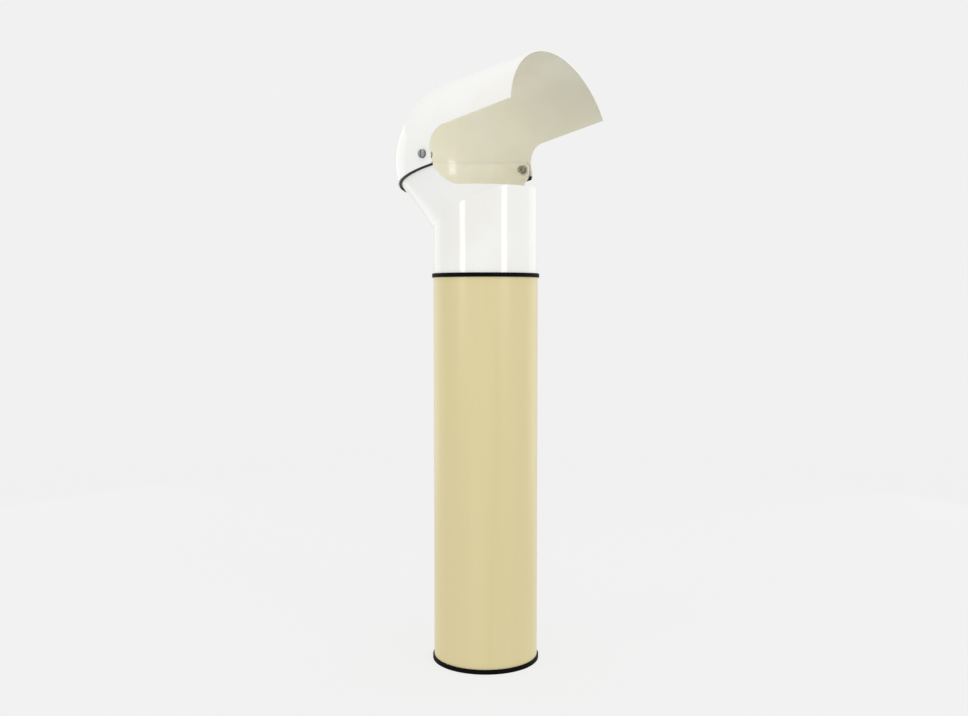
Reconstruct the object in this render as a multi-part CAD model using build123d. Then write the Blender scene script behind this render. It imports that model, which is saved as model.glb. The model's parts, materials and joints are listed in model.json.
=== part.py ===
from build123d import *
import os
from math import cos, radians, sqrt, tan

# Hooded floor lamp. Millimetres, Z up, origin at the middle of the underside.
# The visor points to the front, which is -Y, and the hood tilts about an axis along X.

# Column and the plates at its ends
column_radius = 110.0
column_wall = 1.5
column_length = 804.0
base_plate_thickness = 6.0
top_plate_thickness = 4.0

# Rubber rings at the two ends of the column
foot_pad_thickness = 3.5
foot_pad_inner_radius = 95.0
felt_clearance = 0.5
top_pad_thickness = 4.5
top_pad_inner_radius = 96.0
ring_proud = 3.0
ring_edge_radius = 1.2

# Weight in the foot
ballast_radius = 92.0
ballast_height = 40.0
ballast_centre_hole = 30.0

# Tie rods that clamp the column between its plates
tie_rod_count = 3
tie_rod_circle = 70.0
tie_rod_diameter = 6.0
tie_rod_clearance = 0.3
tie_nut_width = 10.0
tie_nut_height = 5.0
tie_rod_tip = 1.0
thread_fit = 0.05
nut_corner_share = 0.08

# Cable inlet, low at the back of the column
grommet_height = 75.0
grommet_bore = 7.5
grommet_waist = 12.0
grommet_flange = 18.0
grommet_flange_thickness = 2.0

# Swivel between the column and the head
swivel_gap = 0.3
swivel_tube_diameter = 20.0
swivel_tube_bore = 13.0
swivel_tube_flange = 40.0
swivel_tube_flange_thickness = 3.0
swivel_tube_tip = 3.0
swivel_fit = 0.3
bearing_washer_diameter = 44.0
swivel_plate_radius = 98.0
swivel_plate_thickness = 4.0
friction_washer_diameter = 36.0
friction_washer_thickness = 2.0
swivel_nut_width = 30.0
swivel_nut_height = 8.0
stop_circle = 52.0
stop_pin_diameter = 5.0
stop_tab_width = 6.0
stop_clearance = 1.6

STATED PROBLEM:
Return nothing but the lines from the start of the listing above through the line containing "top_plate_thickness = 4.0", exactly as given.

OUTPUT:
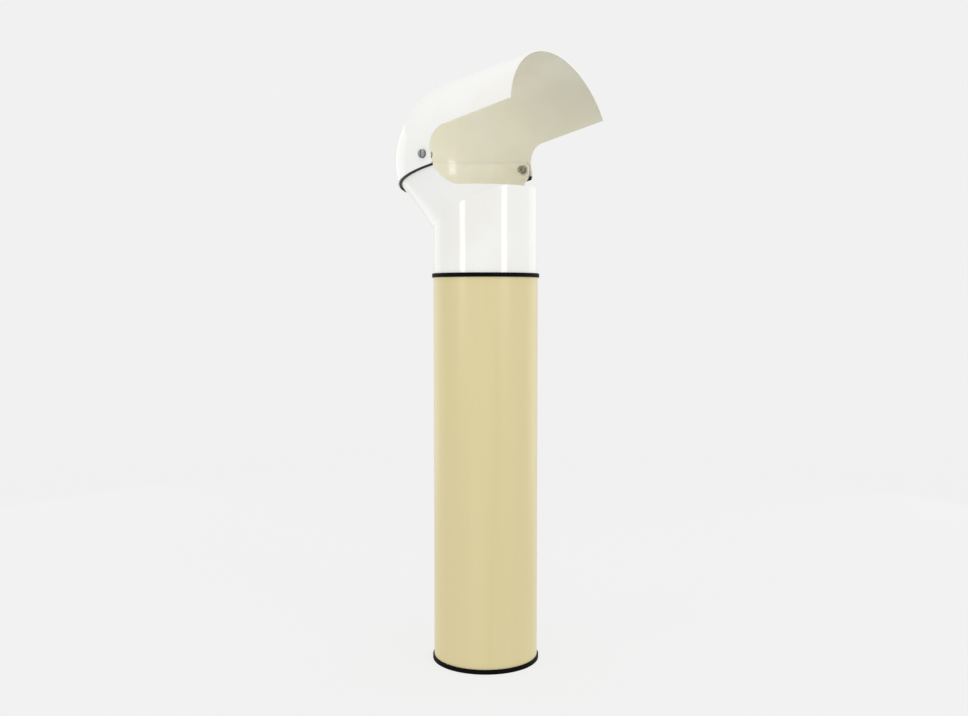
Reconstruct the object in this render as a multi-part CAD model using build123d. Then write the Blender scene script behind this render. It imports that model, which is saved as model.glb. The model's parts, materials and joints are listed in model.json.
=== part.py ===
from build123d import *
import os
from math import cos, radians, sqrt, tan

# Hooded floor lamp. Millimetres, Z up, origin at the middle of the underside.
# The visor points to the front, which is -Y, and the hood tilts about an axis along X.

# Column and the plates at its ends
column_radius = 110.0
column_wall = 1.5
column_length = 804.0
base_plate_thickness = 6.0
top_plate_thickness = 4.0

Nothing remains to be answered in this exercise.